Estero

In Svizzera sempre in forse la ripresa dei campionati: il calcio minore chiede di chiudere

In Svizzera, il Consiglio federale ha iniziato a parlare timidamente di ripresa: anche il calcio ne prende atto e prova a fare progetti.

Ne abbiamo già parlato in più occasioni: oltre confine, i parametri economici sono differenti. I diritti televisivi sono meno importanti rispetto a quanto accade nella Penisola, e questo, paradossalmente, rende tutto più difficile. In Italia, giocare a porte chiuse è visto come il minore dei mali: qua, invece, rischia di fare affondare diverse società.

Il dibattito, quindi, è aperto; le questioni sul tavolo, tantissime. la posizione di Constantin, della quale vi abbiamo diffusamente parlato nelle scorse settimane, ha fatto grande rumore. CC l’ha poi ribadita anche a Marcello Pelizzari del Corriere del Ticino. 

E nella Svizzera italiana? Ticinonews ha parlato con Michele Campana, direttore generale del FC Lugano. Ecco la sintesi del suo intervento: “Sapevamo che lo sport non fosse una priorità per la politica, e lo comprendiamo. Aspettiamo comunque il prossimo 29 aprile, quando verrà ufficializzata la prossima fase di ritorno verso la normalità. Per noi, il periodo cruciale sarà a cavallo tra maggio e giugno: per rimettere in moto il mondo del calcio serviranno almeno 4 settimane. Vorremmo ricevere indicazioni su come e quando riprendere gli allenamenti di gruppo, e su come organizzare la disputa delle partite a porte chiuse. ”

C’è poi la specifica situazione del Canton Ticino, tra i più colpiti dal virus. Nel corso della conferenza stampa del Consiglio di Stato, il direttore del DECS (Dipartimento Educazione, Cultura e Sport) Manuele Bertoli ha ipotizzato che le grandi manifestazioni vengano annullate, almeno sino al 31 luglio. Campana è stato laconico: “Nella nostra realtà nessuno si illude: diamo per scontato che, almeno sino a settembre, di tifosi allo stadio non ne entreranno. Però le partite a porte chiuse seguono un’altra logica: ci aspettiamo dunque che ci vengano indicati dei protocolli da seguire, magari già nella seduta del Consiglio Federale del prossimo 29 aprile.”

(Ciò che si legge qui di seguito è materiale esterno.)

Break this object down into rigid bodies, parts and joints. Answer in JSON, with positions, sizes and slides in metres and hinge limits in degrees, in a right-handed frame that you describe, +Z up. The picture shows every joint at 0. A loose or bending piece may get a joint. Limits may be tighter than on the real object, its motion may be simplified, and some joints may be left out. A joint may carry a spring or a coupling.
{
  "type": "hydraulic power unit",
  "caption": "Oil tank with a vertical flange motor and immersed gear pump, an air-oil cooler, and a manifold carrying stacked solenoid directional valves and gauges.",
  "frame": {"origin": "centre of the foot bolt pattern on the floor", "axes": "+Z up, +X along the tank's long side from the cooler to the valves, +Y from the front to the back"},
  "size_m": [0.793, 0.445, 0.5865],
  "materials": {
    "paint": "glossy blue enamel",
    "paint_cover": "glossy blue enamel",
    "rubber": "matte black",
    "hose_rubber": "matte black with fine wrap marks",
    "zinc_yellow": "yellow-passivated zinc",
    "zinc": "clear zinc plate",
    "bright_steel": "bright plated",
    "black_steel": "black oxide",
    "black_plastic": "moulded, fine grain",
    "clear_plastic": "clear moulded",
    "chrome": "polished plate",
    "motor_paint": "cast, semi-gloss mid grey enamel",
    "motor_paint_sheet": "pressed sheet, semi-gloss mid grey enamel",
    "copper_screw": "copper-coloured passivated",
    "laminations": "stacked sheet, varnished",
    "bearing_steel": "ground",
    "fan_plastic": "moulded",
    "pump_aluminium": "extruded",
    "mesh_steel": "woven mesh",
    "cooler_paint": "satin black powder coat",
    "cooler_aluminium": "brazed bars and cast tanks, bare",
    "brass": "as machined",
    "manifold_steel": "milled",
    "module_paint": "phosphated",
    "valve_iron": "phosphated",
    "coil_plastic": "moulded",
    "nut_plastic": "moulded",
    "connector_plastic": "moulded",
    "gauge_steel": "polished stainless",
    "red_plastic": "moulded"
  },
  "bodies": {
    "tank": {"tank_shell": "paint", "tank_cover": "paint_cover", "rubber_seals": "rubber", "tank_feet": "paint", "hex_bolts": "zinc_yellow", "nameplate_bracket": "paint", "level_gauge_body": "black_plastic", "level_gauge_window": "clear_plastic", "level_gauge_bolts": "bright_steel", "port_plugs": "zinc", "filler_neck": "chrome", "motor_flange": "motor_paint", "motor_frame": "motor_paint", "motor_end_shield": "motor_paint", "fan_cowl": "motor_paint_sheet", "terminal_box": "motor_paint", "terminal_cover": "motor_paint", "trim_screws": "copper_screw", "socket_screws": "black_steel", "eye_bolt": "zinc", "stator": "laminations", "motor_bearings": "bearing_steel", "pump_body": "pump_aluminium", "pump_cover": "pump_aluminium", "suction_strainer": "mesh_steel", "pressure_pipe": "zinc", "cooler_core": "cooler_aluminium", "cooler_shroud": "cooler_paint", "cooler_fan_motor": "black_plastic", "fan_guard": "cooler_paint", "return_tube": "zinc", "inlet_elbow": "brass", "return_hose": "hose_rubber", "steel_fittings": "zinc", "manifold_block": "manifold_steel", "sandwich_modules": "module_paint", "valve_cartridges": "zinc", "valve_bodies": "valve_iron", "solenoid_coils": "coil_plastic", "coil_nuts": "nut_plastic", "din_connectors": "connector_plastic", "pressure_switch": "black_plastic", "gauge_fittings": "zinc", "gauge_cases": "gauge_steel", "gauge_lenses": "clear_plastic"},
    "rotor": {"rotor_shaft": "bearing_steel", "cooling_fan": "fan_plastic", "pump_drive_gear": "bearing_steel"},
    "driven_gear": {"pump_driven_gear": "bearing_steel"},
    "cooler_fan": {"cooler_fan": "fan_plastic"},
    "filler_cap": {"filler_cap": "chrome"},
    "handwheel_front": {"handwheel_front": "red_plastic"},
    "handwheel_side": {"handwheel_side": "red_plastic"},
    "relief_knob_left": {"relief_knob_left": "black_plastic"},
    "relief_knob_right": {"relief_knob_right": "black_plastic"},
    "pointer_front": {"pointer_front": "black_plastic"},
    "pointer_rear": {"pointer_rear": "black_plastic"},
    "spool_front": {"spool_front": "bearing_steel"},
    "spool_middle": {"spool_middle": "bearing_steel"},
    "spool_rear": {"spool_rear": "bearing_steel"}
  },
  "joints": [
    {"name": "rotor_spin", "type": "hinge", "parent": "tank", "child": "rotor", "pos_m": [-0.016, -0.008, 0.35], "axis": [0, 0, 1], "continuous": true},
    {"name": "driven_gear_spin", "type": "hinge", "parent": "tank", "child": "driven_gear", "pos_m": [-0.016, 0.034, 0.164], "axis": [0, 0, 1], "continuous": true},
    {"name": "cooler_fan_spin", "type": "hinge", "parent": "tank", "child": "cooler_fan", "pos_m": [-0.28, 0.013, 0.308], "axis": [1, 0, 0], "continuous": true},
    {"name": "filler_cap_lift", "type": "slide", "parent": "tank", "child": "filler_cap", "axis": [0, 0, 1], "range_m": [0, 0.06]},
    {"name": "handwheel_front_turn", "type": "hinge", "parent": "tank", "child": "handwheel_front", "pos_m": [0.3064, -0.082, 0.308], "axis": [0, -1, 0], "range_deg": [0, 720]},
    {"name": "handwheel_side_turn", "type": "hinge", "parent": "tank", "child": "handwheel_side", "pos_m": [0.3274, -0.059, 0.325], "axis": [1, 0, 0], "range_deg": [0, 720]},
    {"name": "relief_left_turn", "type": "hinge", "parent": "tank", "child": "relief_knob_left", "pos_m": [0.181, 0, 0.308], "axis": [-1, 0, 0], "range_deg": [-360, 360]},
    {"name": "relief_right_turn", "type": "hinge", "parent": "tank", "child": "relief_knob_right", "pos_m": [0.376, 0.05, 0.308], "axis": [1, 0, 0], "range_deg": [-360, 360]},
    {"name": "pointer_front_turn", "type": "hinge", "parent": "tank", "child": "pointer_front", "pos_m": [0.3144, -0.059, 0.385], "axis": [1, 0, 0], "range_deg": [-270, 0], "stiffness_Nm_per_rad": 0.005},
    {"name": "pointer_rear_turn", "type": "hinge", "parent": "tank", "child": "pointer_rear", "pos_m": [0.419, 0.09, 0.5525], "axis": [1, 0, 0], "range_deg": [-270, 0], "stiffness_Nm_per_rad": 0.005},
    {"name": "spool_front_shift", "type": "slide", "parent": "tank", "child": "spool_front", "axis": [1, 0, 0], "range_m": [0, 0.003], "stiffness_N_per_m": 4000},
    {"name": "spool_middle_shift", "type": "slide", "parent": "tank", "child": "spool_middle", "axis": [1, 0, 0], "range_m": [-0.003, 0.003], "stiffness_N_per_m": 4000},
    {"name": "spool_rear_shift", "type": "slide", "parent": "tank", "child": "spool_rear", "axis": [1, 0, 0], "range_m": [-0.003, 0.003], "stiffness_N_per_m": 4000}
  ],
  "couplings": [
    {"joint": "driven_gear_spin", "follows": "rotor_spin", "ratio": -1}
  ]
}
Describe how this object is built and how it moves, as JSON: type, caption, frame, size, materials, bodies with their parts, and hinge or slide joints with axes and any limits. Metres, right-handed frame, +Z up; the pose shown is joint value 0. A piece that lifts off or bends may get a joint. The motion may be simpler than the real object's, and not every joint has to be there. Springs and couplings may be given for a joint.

“Mi sembra evidente che oggi, per la politica, lo sport da noi non sia la priorità, ma credo sia normale. In Italia, sbagliando secondo me, se ne fa un affare di stato. Tuttavia, non scopriamo certo oggi che la lobby dello sport in Svizzera sia invece molto debole. Le difficoltà che incontra ogni comitato, il quale voglia organizzare sul suolo elvetico una grande manifestazione sportiva internazionale, sono lì a ricordarcelo.”

“Sui campionati minori, onestamente, se l’ASF spingesse per portarli a termine, a mio parere commetterebbe una follia. Gli unici tornei che ha senso provare a concludere sono Super e Challenge League. Al di là dell’aspetto sportivo, che ha pari dignità ovviamente, lo dico perché sono gli unici interamente professionistici. Questo significa che ci sono in ballo milioni di franchi e migliaia di posti di lavoro.”

La situazione, quindi, resta difficile. Le squadre, chi più chi meno, la stanno affrontando con il taglio degli ingaggi, seppure a diversi livelli. A San Gallo, per esempio, i giocatori continuano a ricevere salari completi. Tuttavia, secondo quanto riportato dal Blick, raccogliendo dichiarazioni della dirigenza, la situazione cambierà a breve: “Tutti faranno la loro parte per garantire che l’FC San Gallo sostenga e affronti insieme questo momento così difficile.”

A Berna, Lavoro ridotto per tutti, inclusa la Prima squadra. Nessuna dichiarazione ufficiale dei giocatori: (Blick) “Non commentiamo i contatti avuti con i giocatori, i quali sono ovviamente molto consapevoli dell’attuale situazione eccezionale.”

Anche a Zurigo, Thun e Neuchâtel stessa situazione, analoga a quella del Lugano, che già conosciamo, con l’applicazione del Lavoro ridotto. Altri club (Servette, Lucerna) hanno preferito non commentare le domande del Blick a tale proposito.

In definitiva, si aspetta il 29 aprile. La sensazione, comunque, è che le maglie del Consiglio Federale rimarranno strette. E che sarà difficile creare un regime di controlli sanitari a parte per i giocatori professionisti, andando a togliere risorse al sistema generale, duramente provato, seppure in ripresa. Ci sono anche tanti aspetti, primo fra tutti quello della fiducia. A suo tempo, senza un vaccino, quanti avranno voglia di tornare allo stadio? C’è insomma in gioco la sopravvivenza del sistema. E non solo qua, naturalmente.